━━ STORED ROWS ━━
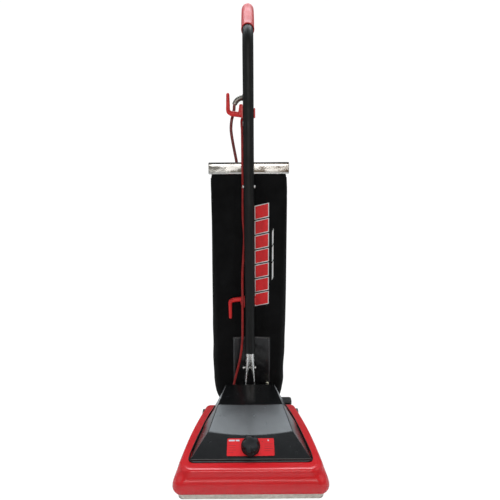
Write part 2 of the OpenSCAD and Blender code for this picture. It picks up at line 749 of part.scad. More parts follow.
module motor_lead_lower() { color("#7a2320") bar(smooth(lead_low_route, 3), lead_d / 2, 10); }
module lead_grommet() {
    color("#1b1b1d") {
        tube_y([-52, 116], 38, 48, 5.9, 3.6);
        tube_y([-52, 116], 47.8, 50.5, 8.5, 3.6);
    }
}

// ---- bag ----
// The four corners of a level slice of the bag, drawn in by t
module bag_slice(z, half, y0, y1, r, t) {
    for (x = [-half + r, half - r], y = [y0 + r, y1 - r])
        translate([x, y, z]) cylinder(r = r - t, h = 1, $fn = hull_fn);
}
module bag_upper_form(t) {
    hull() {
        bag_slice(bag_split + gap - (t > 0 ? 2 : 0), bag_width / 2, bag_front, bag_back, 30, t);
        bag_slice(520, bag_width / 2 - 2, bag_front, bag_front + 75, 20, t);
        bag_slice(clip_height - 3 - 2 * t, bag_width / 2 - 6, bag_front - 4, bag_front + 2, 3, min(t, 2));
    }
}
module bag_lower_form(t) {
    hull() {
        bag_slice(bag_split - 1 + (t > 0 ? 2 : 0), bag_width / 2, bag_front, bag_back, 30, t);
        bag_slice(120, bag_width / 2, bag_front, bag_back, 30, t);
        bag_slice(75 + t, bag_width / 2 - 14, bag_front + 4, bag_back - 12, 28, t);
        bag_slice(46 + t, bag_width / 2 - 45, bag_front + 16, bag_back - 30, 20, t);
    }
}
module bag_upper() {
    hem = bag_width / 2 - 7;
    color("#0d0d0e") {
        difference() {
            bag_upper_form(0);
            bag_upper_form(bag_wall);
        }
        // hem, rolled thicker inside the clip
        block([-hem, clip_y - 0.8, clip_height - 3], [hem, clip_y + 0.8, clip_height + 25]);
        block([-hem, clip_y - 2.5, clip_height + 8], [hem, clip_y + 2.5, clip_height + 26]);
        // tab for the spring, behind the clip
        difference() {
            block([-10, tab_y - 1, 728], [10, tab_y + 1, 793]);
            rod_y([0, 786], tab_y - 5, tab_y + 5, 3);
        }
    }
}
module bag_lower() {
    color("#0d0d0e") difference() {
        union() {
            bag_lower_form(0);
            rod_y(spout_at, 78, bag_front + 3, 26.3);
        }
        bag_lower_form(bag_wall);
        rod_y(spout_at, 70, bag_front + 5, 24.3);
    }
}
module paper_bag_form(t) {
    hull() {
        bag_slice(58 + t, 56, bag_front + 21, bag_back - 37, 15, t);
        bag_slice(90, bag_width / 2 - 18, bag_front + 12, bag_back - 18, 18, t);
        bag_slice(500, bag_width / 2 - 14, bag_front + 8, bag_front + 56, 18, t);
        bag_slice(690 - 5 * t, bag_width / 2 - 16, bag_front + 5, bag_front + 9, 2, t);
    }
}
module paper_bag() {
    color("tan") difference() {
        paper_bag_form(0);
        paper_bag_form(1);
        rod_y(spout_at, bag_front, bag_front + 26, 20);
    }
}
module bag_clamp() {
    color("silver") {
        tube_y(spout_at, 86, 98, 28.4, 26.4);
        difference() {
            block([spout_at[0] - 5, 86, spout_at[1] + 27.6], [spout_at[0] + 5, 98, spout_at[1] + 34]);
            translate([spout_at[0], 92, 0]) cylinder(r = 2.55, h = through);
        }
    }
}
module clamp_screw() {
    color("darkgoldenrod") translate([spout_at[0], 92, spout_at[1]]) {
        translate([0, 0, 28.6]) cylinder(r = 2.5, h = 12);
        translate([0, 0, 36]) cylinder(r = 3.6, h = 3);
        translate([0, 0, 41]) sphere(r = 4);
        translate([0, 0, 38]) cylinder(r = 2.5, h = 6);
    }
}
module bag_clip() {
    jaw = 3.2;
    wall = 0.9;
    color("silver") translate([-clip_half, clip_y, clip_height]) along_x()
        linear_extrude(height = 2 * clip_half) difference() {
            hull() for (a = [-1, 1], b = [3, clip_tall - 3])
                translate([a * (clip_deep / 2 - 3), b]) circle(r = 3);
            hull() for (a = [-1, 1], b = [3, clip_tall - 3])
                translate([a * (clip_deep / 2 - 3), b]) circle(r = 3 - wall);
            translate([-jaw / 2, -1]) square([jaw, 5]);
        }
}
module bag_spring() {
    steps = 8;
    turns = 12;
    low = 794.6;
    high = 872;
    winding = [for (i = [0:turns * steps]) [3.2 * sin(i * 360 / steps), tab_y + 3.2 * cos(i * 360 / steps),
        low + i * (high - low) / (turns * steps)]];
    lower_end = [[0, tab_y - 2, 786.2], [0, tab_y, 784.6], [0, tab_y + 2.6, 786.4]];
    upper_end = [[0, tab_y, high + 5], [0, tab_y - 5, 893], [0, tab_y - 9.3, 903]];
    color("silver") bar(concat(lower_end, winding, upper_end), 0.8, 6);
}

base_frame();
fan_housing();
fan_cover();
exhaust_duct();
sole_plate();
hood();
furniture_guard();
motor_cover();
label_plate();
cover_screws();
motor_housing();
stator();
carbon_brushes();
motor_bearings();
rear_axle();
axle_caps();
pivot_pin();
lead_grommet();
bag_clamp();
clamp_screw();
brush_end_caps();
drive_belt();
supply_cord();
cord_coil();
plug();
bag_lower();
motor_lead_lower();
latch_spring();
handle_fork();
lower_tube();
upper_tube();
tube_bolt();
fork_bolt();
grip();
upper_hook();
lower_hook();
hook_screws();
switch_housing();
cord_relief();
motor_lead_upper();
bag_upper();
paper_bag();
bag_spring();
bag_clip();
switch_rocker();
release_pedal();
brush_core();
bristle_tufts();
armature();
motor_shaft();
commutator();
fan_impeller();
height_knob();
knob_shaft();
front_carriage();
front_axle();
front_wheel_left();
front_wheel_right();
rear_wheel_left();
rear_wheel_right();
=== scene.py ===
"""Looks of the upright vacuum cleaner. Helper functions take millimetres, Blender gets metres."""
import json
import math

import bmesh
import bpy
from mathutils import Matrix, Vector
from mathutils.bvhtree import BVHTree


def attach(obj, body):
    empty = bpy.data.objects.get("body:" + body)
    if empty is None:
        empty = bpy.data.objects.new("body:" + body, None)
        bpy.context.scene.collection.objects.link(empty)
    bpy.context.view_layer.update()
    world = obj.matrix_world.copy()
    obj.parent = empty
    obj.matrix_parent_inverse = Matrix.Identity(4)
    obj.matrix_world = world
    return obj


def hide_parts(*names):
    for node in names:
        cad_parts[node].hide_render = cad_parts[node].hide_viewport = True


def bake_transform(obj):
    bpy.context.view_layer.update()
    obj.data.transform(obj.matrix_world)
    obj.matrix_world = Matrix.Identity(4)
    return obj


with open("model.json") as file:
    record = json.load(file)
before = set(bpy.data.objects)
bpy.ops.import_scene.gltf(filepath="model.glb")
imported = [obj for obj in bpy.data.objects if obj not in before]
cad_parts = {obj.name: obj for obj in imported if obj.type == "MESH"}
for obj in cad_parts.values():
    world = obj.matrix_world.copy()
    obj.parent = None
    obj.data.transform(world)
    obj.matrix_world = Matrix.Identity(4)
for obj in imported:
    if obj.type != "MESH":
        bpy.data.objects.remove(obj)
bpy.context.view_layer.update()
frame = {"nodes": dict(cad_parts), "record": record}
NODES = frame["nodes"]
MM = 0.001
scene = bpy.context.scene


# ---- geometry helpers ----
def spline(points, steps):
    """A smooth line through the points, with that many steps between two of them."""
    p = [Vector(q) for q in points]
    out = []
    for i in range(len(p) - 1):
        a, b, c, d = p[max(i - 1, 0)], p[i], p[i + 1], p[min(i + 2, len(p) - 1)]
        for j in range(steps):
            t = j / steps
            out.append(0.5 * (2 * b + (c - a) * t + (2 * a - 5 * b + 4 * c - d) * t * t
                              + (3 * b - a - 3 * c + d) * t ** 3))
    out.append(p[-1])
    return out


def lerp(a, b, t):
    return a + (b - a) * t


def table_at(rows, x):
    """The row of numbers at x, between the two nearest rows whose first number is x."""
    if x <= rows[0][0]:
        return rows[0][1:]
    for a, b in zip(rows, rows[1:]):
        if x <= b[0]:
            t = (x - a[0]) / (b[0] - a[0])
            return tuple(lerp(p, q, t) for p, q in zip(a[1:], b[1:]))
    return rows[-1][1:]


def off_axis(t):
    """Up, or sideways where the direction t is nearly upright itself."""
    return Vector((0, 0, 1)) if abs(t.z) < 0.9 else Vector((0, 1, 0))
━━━
━━ STORED ROWS ━━
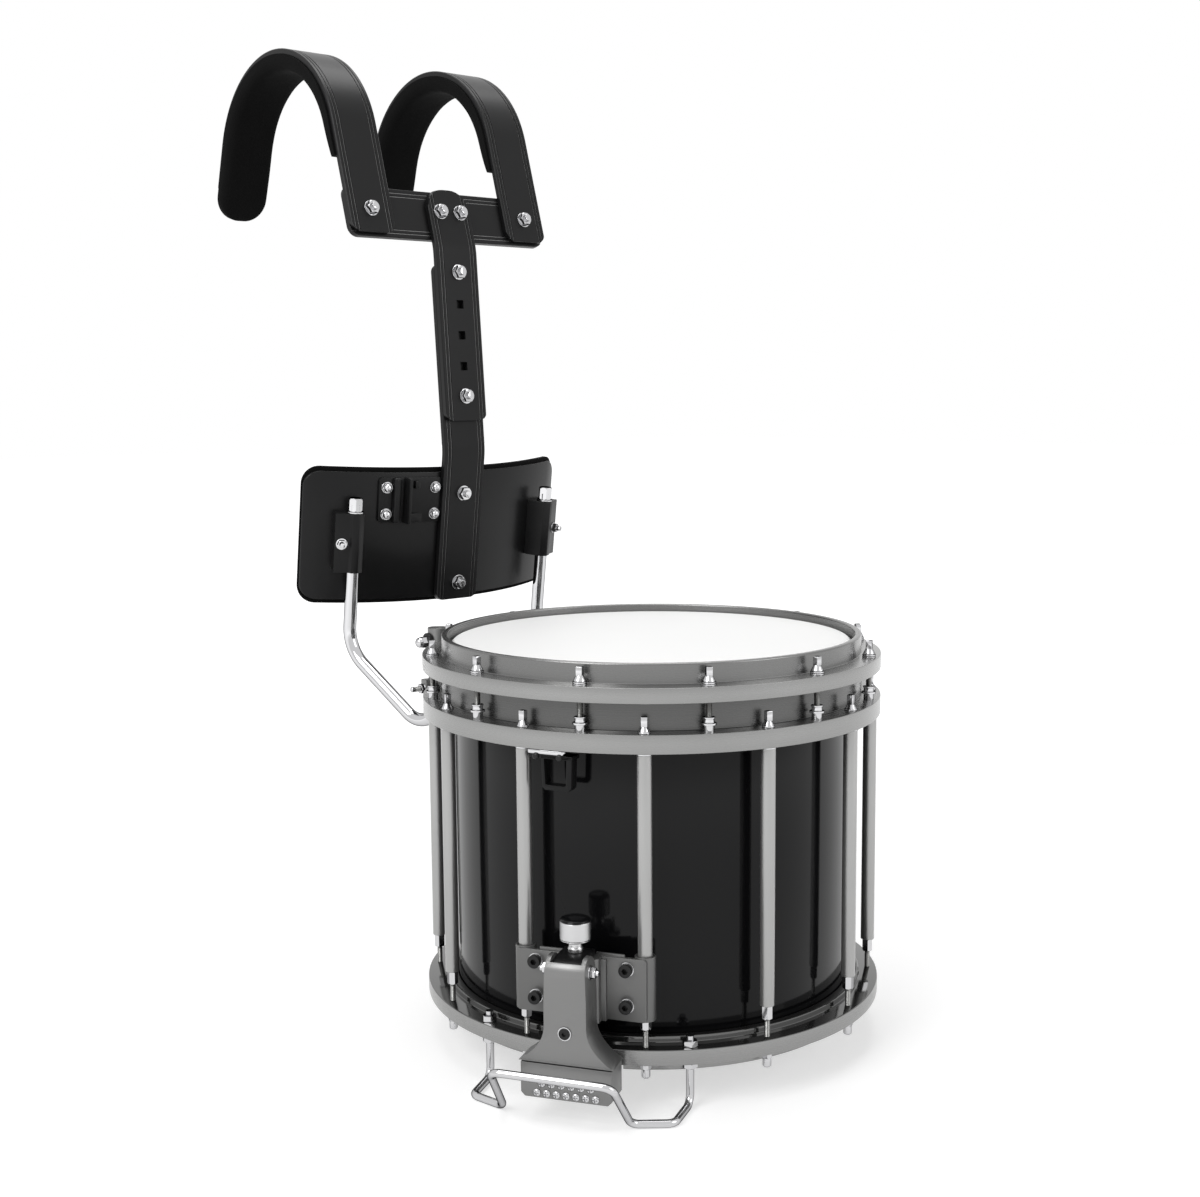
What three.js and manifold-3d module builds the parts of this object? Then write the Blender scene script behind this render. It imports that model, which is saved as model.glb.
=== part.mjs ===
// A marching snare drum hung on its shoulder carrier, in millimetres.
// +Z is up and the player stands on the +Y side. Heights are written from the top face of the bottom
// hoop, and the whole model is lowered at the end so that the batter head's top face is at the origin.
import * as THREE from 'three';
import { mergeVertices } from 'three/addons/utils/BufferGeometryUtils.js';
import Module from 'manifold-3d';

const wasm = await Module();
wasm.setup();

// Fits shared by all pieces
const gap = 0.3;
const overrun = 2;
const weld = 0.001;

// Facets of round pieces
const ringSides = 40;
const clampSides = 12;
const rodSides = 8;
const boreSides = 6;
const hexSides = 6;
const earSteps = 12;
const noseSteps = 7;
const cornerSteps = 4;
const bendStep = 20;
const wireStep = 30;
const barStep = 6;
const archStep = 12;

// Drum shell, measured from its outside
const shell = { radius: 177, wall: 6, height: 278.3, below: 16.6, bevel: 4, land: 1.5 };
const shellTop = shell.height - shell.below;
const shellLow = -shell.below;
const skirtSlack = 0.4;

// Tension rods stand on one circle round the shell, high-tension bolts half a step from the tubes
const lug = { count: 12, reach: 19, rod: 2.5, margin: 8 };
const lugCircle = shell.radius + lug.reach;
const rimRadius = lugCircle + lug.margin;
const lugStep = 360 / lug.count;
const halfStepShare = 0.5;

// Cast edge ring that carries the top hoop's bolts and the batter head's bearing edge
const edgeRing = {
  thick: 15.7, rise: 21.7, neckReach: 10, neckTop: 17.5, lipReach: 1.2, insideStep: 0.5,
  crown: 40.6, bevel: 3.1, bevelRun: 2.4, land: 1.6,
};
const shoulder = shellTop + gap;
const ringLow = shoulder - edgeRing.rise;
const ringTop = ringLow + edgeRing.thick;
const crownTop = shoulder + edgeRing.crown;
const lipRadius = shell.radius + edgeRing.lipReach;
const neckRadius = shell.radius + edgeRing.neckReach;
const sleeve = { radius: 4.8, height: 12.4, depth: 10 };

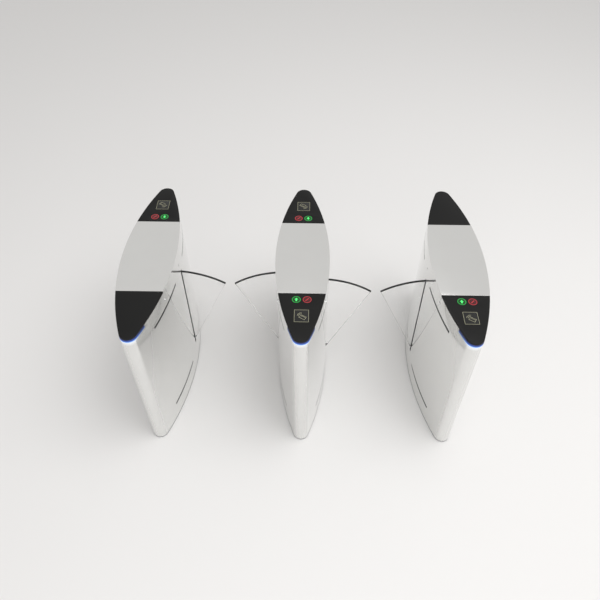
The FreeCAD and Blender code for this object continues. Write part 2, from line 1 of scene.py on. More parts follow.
━━━
Exactly the lines from the line containing "What three.js and" to the line containing "wasm.setup();", both included, are to be set down; no other line belongs in the answer.

What three.js and manifold-3d module builds the parts of this object? Then write the Blender scene script behind this render. It imports that model, which is saved as model.glb.
=== part.mjs ===
// A marching snare drum hung on its shoulder carrier, in millimetres.
// +Z is up and the player stands on the +Y side. Heights are written from the top face of the bottom
// hoop, and the whole model is lowered at the end so that the batter head's top face is at the origin.
import * as THREE from 'three';
import { mergeVertices } from 'three/addons/utils/BufferGeometryUtils.js';
import Module from 'manifold-3d';

const wasm = await Module();
wasm.setup();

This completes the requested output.